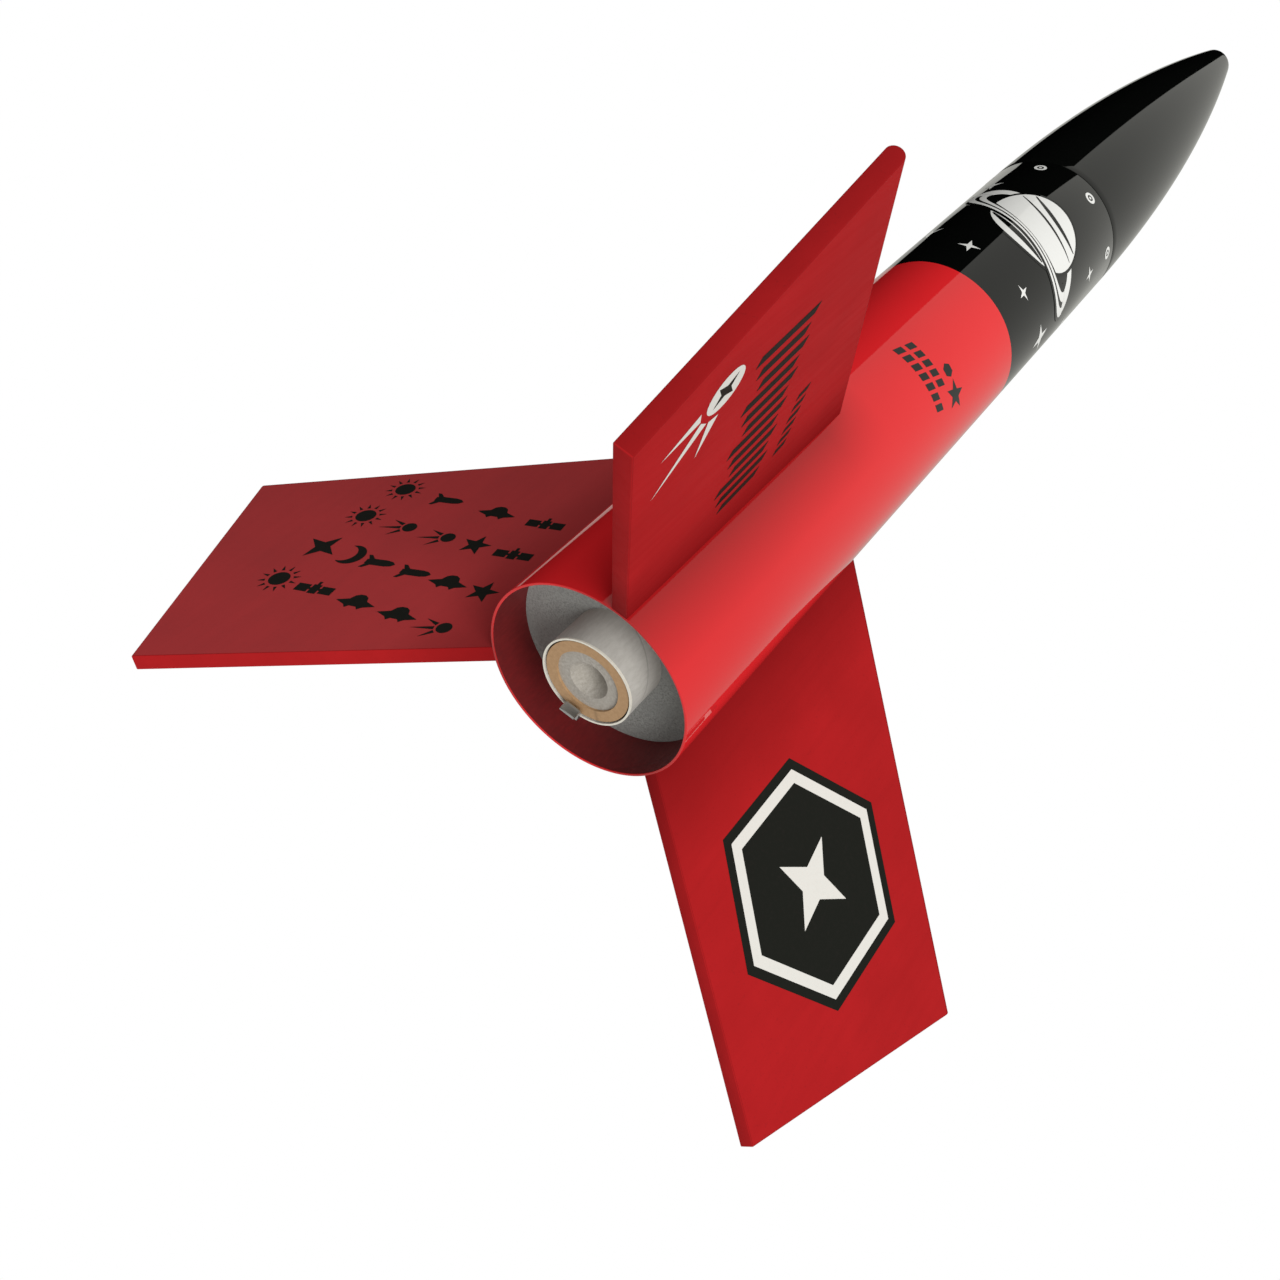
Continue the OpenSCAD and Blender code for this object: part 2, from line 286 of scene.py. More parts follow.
GLUE = gloss_paint("dried_glue_red", (0.62, 0.012, 0.016), (0.5, 0.010, 0.013))
CASING = paper("casing_paper", (0.50, 0.31, 0.16), (0.40, 0.24, 0.12), 24.0, 0.65)
NOZZLE = speckled("nozzle_clay", (0.40, 0.37, 0.32), (0.30, 0.27, 0.23), (0.52, 0.49, 0.44), 1.8)
PROPELLANT = speckled("pressed_propellant", (0.02, 0.02, 0.02), (0.008, 0.008, 0.008),
                      (0.05, 0.05, 0.048), 2.0, 0.7)
DELAY = speckled("pressed_delay", (0.10, 0.09, 0.08), (0.06, 0.055, 0.05), (0.16, 0.15, 0.13), 2.0, 0.7)
CHARGE = speckled("loose_charge", (0.03, 0.03, 0.03), (0.01, 0.01, 0.01),
                  (0.09, 0.09, 0.085), 3.0, 0.75, 0.2)
CLAY = speckled("modelling_clay", (0.24, 0.18, 0.12), (0.17, 0.12, 0.08), (0.31, 0.24, 0.17), 0.8, 0.75, 0.2)
INK = print_ink("decal_black", (0.015, 0.016, 0.013), (0.026, 0.022, 0.020))
WHITE_INK = print_ink("decal_white", (0.80, 0.79, 0.73), (0.70, 0.69, 0.63))
GLOSS_INK = print_ink("decal_black_gloss", (0.010, 0.011, 0.009), (0.016, 0.015, 0.013), 1.0)
GLOSS_WHITE = print_ink("decal_white_gloss", (0.92, 0.92, 0.88), (0.84, 0.84, 0.79), 1.0)


def spring_steel():
    n = Nodes("spring_steel")
    brushed = n.noise(1.0, 4, 0.6, stretch=(1, 1, 0.06))
    stain = n.ramp(n.noise(0.25, 4), 0.45, 0.75)
    color = n.mix(stain, (0.56, 0.57, 0.58), (0.40, 0.38, 0.36))
    return n.finish(color, n.ramp(brushed, 0.2, 0.8, 0.24, 0.42), n.bump(brushed, 0.006), Metallic=1.0)


STEEL = spring_steel()


# ---------------------------------------------------------------- mesh helpers
def placed(name, me, mats, sharp):
    """An object of a mesh, with its materials and with edges over that angle, in degrees, kept sharp."""
    for mat in mats:
        me.materials.append(mat)
    me.shade_smooth()
    me.set_sharp_from_angle(angle=math.radians(sharp))
    ob = bpy.data.objects.new(name, me)
    bpy.context.collection.objects.link(ob)
    return ob


def mesh_object(name, verts, faces, mats, slots=None, sharp=35):
    me = bpy.data.meshes.new(name)
    me.from_pydata([tuple(v) for v in verts], [], faces)
    if slots:
        me.polygons.foreach_set("material_index", slots)
    me.validate()
    return placed(name, me, mats, sharp)


def bmesh_object(name, bm, mats, sharp):
    me = bpy.data.meshes.new(name)
    bm.to_mesh(me)
    bm.free()
    return placed(name, me, mats, sharp)


def lathe(name, outline, mats, spans=None, steps=192):
    """Turns (radius, height) points about the Z axis. spans gives a material slot per step of the outline."""
    verts, faces, slots, rows = [], [], [], []
    for r, z in outline:
        if r < 1e-7:
            rows.append([len(verts)])
            verts.append((0, 0, z))
        else:
            rows.append(list(range(len(verts), len(verts) + steps)))
            verts += [(r * math.cos(TAU * k / steps), r * math.sin(TAU * k / steps), z) for k in range(steps)]
    for i in range(len(rows) - 1):
        a, b = rows[i], rows[i + 1]
        for k in range(steps):
            j = (k + 1) % steps
            if len(a) == 1:
                faces.append((a[0], b[j], b[k]))
            elif len(b) == 1:
                faces.append((a[k], a[j], b[0]))
            else:
                faces.append((a[k], a[j], b[j], b[k]))
            slots.append(spans[i] if spans else 0)
    return mesh_object(name, verts, faces, mats, slots)


def direction(az_deg):
    a = math.radians(az_deg)
    return Vector((math.cos(a), math.sin(a), 0)), Vector((-math.sin(a), math.cos(a), 0))


# ---------------------------------------------------------------- body tube
def round_lip(r_in, r_out, z, down, size=0.12 * MM, steps=3):
    """Points round the end of a thin wall, from the inside to the outside."""
    s = -1 if down else 1
    pts = []
    for i in range(steps + 1):
        a = math.pi / 2 * i / steps
        pts.append((r_in + size - size * math.cos(a), z - s * size + s * size * math.sin(a)))
    for i in range(steps + 1):
        a = math.pi / 2 * (1 - i / steps)
        pts.append((r_out - size + size * math.cos(a), z - s * size + s * size * math.sin(a)))
    return pts


RED_SLOT, BORE_SLOT, BLACK_SLOT, KRAFT_SLOT = range(4)
SPRAY_DEPTH = 14 * MM
MIDDLE = (BORE_R, TUBE_L * 0.5)
tail_lip = round_lip(BORE_R, TUBE_R, 0.0, True)
top_lip = list(reversed(round_lip(BORE_R, TUBE_R, TUBE_L, False)))
red_side = [(TUBE_R, share * PAINT_LINE) for share in (0.25, 0.5, 0.75)]
red_side += [(TUBE_R, PAINT_LINE - 0.02 * MM), (TUBE_R, PAINT_LINE)]
black_side = [(TUBE_R, PAINT_LINE + 0.4 * (TUBE_L - PAINT_LINE))]
# Down the bore, round the tail's lip, up the outside and back over the top lip.
sections = (
    (KRAFT_SLOT, [(BORE_R, SPRAY_DEPTH)]),
    (BORE_SLOT, tail_lip[:1]),
    (RED_SLOT, tail_lip[1:] + red_side),
    (BLACK_SLOT, black_side + top_lip),
    (KRAFT_SLOT, [MIDDLE]),
)
outline = [MIDDLE] + [point for _, points in sections for point in points]
spans = [slot for slot, points in sections for _ in points]
body = lathe("body_tube_shell", outline, [RED, BORE, BLACK, KRAFT], spans, 256)
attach(body, "airframe")
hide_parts("body_tube")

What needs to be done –
Your task is to quote all of the data word for word.

Finished task –
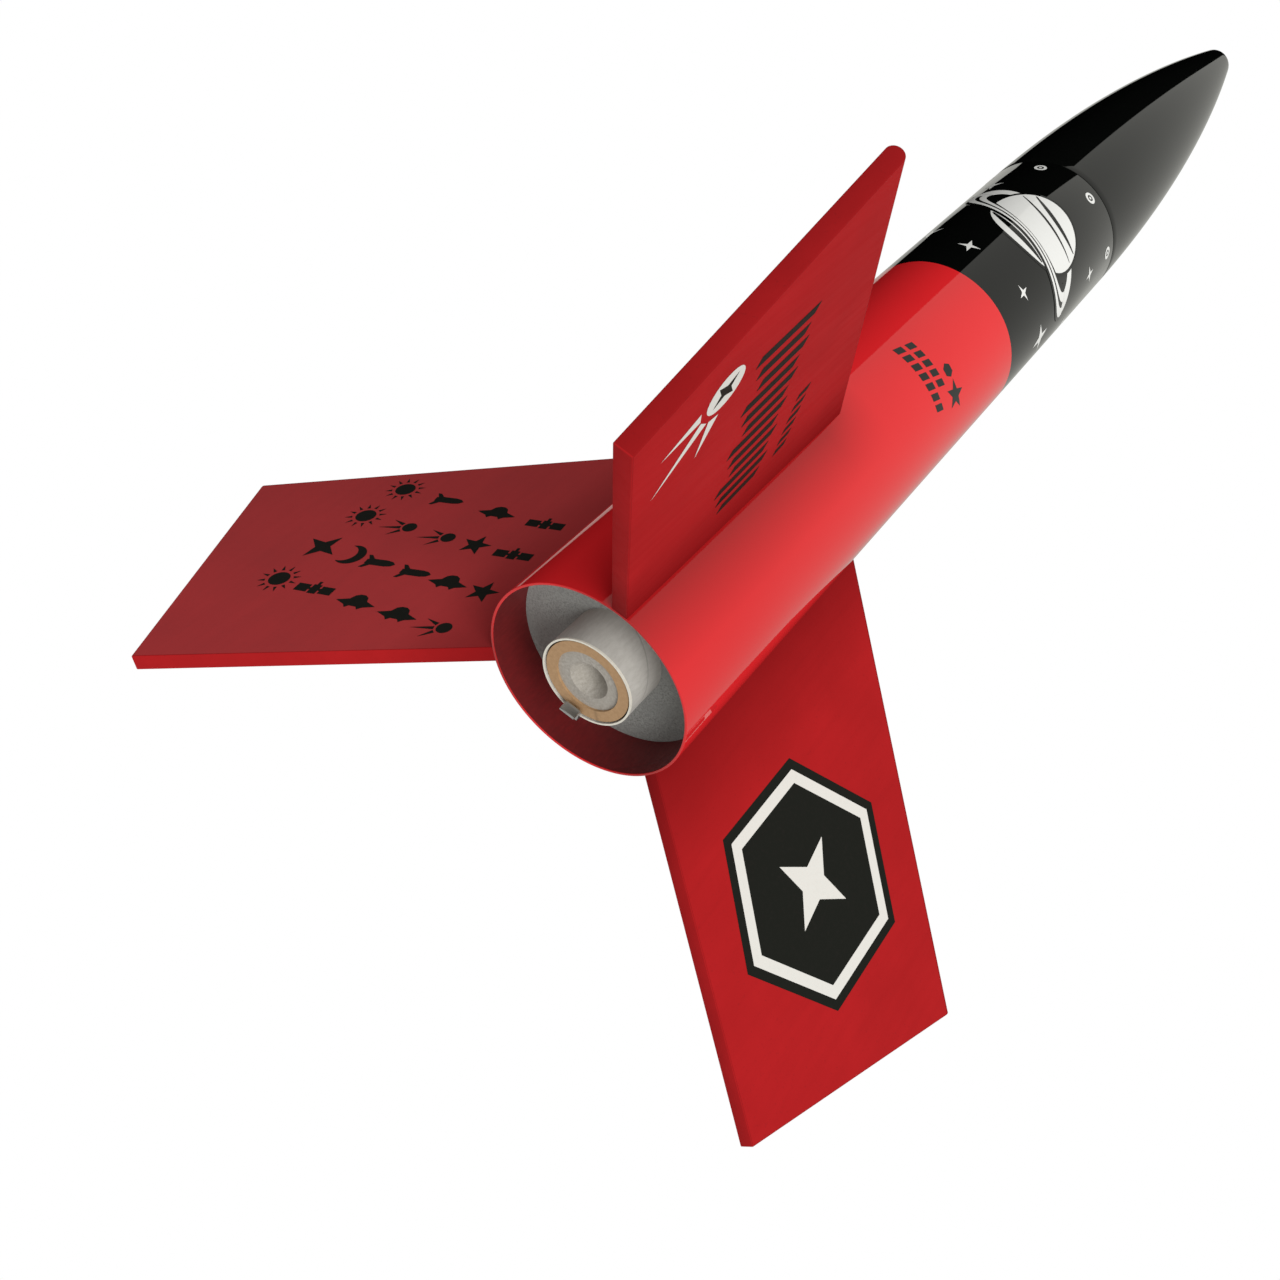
Continue the OpenSCAD and Blender code for this object: part 2, from line 286 of scene.py. More parts follow.
GLUE = gloss_paint("dried_glue_red", (0.62, 0.012, 0.016), (0.5, 0.010, 0.013))
CASING = paper("casing_paper", (0.50, 0.31, 0.16), (0.40, 0.24, 0.12), 24.0, 0.65)
NOZZLE = speckled("nozzle_clay", (0.40, 0.37, 0.32), (0.30, 0.27, 0.23), (0.52, 0.49, 0.44), 1.8)
PROPELLANT = speckled("pressed_propellant", (0.02, 0.02, 0.02), (0.008, 0.008, 0.008),
                      (0.05, 0.05, 0.048), 2.0, 0.7)
DELAY = speckled("pressed_delay", (0.10, 0.09, 0.08), (0.06, 0.055, 0.05), (0.16, 0.15, 0.13), 2.0, 0.7)
CHARGE = speckled("loose_charge", (0.03, 0.03, 0.03), (0.01, 0.01, 0.01),
                  (0.09, 0.09, 0.085), 3.0, 0.75, 0.2)
CLAY = speckled("modelling_clay", (0.24, 0.18, 0.12), (0.17, 0.12, 0.08), (0.31, 0.24, 0.17), 0.8, 0.75, 0.2)
INK = print_ink("decal_black", (0.015, 0.016, 0.013), (0.026, 0.022, 0.020))
WHITE_INK = print_ink("decal_white", (0.80, 0.79, 0.73), (0.70, 0.69, 0.63))
GLOSS_INK = print_ink("decal_black_gloss", (0.010, 0.011, 0.009), (0.016, 0.015, 0.013), 1.0)
GLOSS_WHITE = print_ink("decal_white_gloss", (0.92, 0.92, 0.88), (0.84, 0.84, 0.79), 1.0)


def spring_steel():
    n = Nodes("spring_steel")
    brushed = n.noise(1.0, 4, 0.6, stretch=(1, 1, 0.06))
    stain = n.ramp(n.noise(0.25, 4), 0.45, 0.75)
    color = n.mix(stain, (0.56, 0.57, 0.58), (0.40, 0.38, 0.36))
    return n.finish(color, n.ramp(brushed, 0.2, 0.8, 0.24, 0.42), n.bump(brushed, 0.006), Metallic=1.0)


STEEL = spring_steel()


# ---------------------------------------------------------------- mesh helpers
def placed(name, me, mats, sharp):
    """An object of a mesh, with its materials and with edges over that angle, in degrees, kept sharp."""
    for mat in mats:
        me.materials.append(mat)
    me.shade_smooth()
    me.set_sharp_from_angle(angle=math.radians(sharp))
    ob = bpy.data.objects.new(name, me)
    bpy.context.collection.objects.link(ob)
    return ob


def mesh_object(name, verts, faces, mats, slots=None, sharp=35):
    me = bpy.data.meshes.new(name)
    me.from_pydata([tuple(v) for v in verts], [], faces)
    if slots:
        me.polygons.foreach_set("material_index", slots)
    me.validate()
    return placed(name, me, mats, sharp)


def bmesh_object(name, bm, mats, sharp):
    me = bpy.data.meshes.new(name)
    bm.to_mesh(me)
    bm.free()
    return placed(name, me, mats, sharp)


def lathe(name, outline, mats, spans=None, steps=192):
    """Turns (radius, height) points about the Z axis. spans gives a material slot per step of the outline."""
    verts, faces, slots, rows = [], [], [], []
    for r, z in outline:
        if r < 1e-7:
            rows.append([len(verts)])
            verts.append((0, 0, z))
        else:
            rows.append(list(range(len(verts), len(verts) + steps)))
            verts += [(r * math.cos(TAU * k / steps), r * math.sin(TAU * k / steps), z) for k in range(steps)]
    for i in range(len(rows) - 1):
        a, b = rows[i], rows[i + 1]
        for k in range(steps):
            j = (k + 1) % steps
            if len(a) == 1:
                faces.append((a[0], b[j], b[k]))
            elif len(b) == 1:
                faces.append((a[k], a[j], b[0]))
            else:
                faces.append((a[k], a[j], b[j], b[k]))
            slots.append(spans[i] if spans else 0)
    return mesh_object(name, verts, faces, mats, slots)


def direction(az_deg):
    a = math.radians(az_deg)
    return Vector((math.cos(a), math.sin(a), 0)), Vector((-math.sin(a), math.cos(a), 0))


# ---------------------------------------------------------------- body tube
def round_lip(r_in, r_out, z, down, size=0.12 * MM, steps=3):
    """Points round the end of a thin wall, from the inside to the outside."""
    s = -1 if down else 1
    pts = []
    for i in range(steps + 1):
        a = math.pi / 2 * i / steps
        pts.append((r_in + size - size * math.cos(a), z - s * size + s * size * math.sin(a)))
    for i in range(steps + 1):
        a = math.pi / 2 * (1 - i / steps)
        pts.append((r_out - size + size * math.cos(a), z - s * size + s * size * math.sin(a)))
    return pts


RED_SLOT, BORE_SLOT, BLACK_SLOT, KRAFT_SLOT = range(4)
SPRAY_DEPTH = 14 * MM
MIDDLE = (BORE_R, TUBE_L * 0.5)
tail_lip = round_lip(BORE_R, TUBE_R, 0.0, True)
top_lip = list(reversed(round_lip(BORE_R, TUBE_R, TUBE_L, False)))
red_side = [(TUBE_R, share * PAINT_LINE) for share in (0.25, 0.5, 0.75)]
red_side += [(TUBE_R, PAINT_LINE - 0.02 * MM), (TUBE_R, PAINT_LINE)]
black_side = [(TUBE_R, PAINT_LINE + 0.4 * (TUBE_L - PAINT_LINE))]
# Down the bore, round the tail's lip, up the outside and back over the top lip.
sections = (
    (KRAFT_SLOT, [(BORE_R, SPRAY_DEPTH)]),
    (BORE_SLOT, tail_lip[:1]),
    (RED_SLOT, tail_lip[1:] + red_side),
    (BLACK_SLOT, black_side + top_lip),
    (KRAFT_SLOT, [MIDDLE]),
)
outline = [MIDDLE] + [point for _, points in sections for point in points]
spans = [slot for slot, points in sections for _ in points]
body = lathe("body_tube_shell", outline, [RED, BORE, BLACK, KRAFT], spans, 256)
attach(body, "airframe")
hide_parts("body_tube")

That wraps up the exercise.